Speaking on The School Of Greatness, the Kiss bassist named The Beatles as some of the greatest musicians and songwriters in musical history. “The Beatles are above and beyond anything that anybody’s seen in music over, oh, 200 years?” he says. “Easily. Not since the Renaissance.”
As proof of the band’s genius, he points to how unlikely it was for a group of lads from Liverpool to succeed in the industry. “You have to understand, they only existed for seven years and they came from a place that was a pool filled with liver – Liverpool – where nothing ever happened,” he explains. “High unemployment rate, no experience, no resume, no nothing!”
Despite the circumstances, The Beatles were able to toy with music in a way few had before them. “‘I wanna hold your hand’, ‘She loves you, yeah, yeah, yeah,’” he sings as evidence. “That last chord, that minor ninth, is a sophisticated chord, if you know about music.
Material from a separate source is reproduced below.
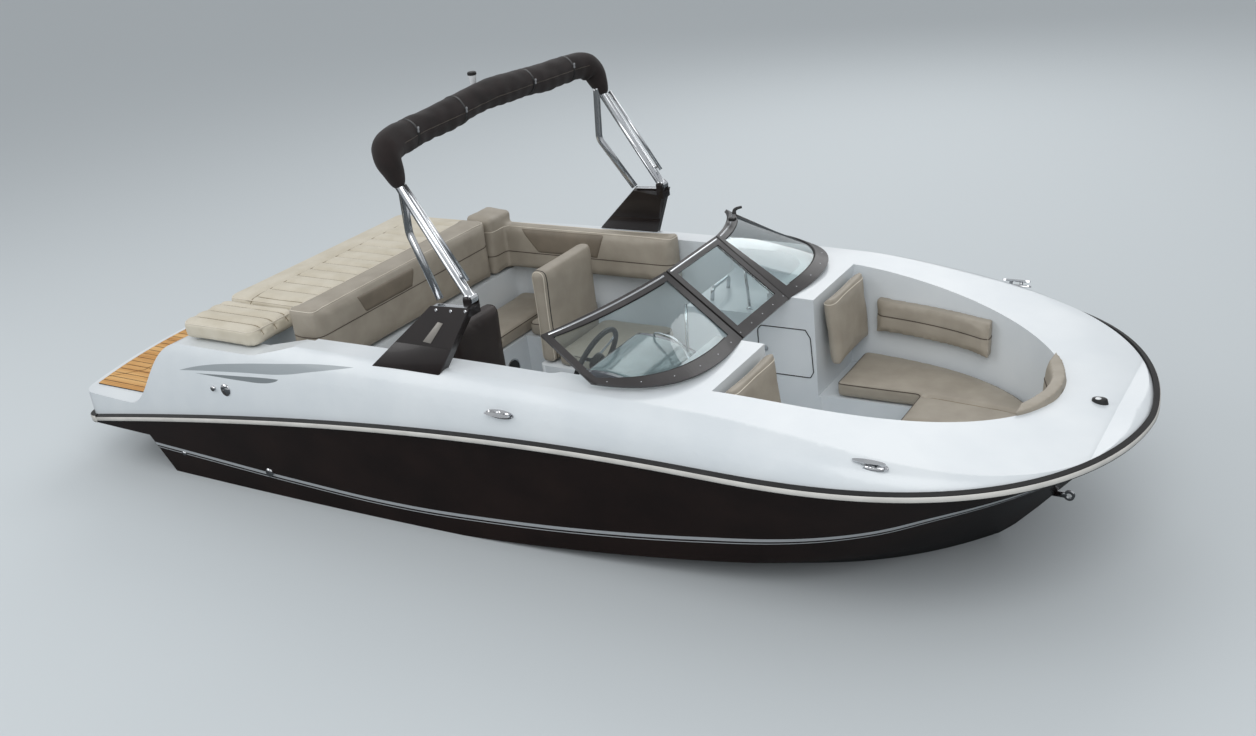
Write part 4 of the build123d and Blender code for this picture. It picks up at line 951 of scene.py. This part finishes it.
@dataclass(frozen=True)
class Cushion:
    """One upholstered piece: stuffed cover, sewn lines, welts and stitches.

    Attributes:
        node: CAD node it stands for.
        finish: Finish of the cover.
        belts: Welted seams round the pad as (axis, drawn level, finish of the welt).
        lines: Sewn lines as two drawn points each, dropped onto the cover.
        patches: Sewn-on inserts as (finish, four drawn corners, direction they are laid in).
        voxel: Size in mm of the mesh that is stuffed.
        swell: How far in mm a point may move.
        shrink: How much smaller in mm the cover is before it is stuffed.
        groove: Depth and width in mm of the sewn lines.
        belt_groove: Depth and width in mm of the welted seams.
        welt: Radius in mm and sides of the welts.
        cord: Radius in mm and sides of the cords in the sewn lines.
        cord_lift: How far in mm the cords' middle stands off the cover.
        stitch_step: Distance in mm between stitches.
        pressure: Air pressure of the stuffing, for the cloth.
        fill: How full it is, from 0 to 1; not used.
    """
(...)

It’s almost like a jazz chord – unheard of in rock music!”
He then points to other ‘great’ rock songs in comparison to The Beatles, noting how the Liverpool stars rarely teased their audience. “[The Rolling Stones’] Satisfaction is one of the great songs… yet it takes about 40 seconds to get to the first ‘I can’t get no…” he says. “[Cream’s] Sunshine Of Your Love takes about 50 seconds to get [to] ‘I’ve been waiting so long’.”
The Beatles, on the other hand, always cut to the chase. Simmons re-imagines how the lads might have written the 1965 track, Help!: “‘I just wrote a new song’, ‘What is it called?’, ‘It’s called Help!’, ‘How does it go?’, ‘It goes like this: Help! I need somebody. Help!’”
He then points to Yesterday, Michelle, and Hey Jude to further back his case. “There’s not even an introduction, nothing,” he explains.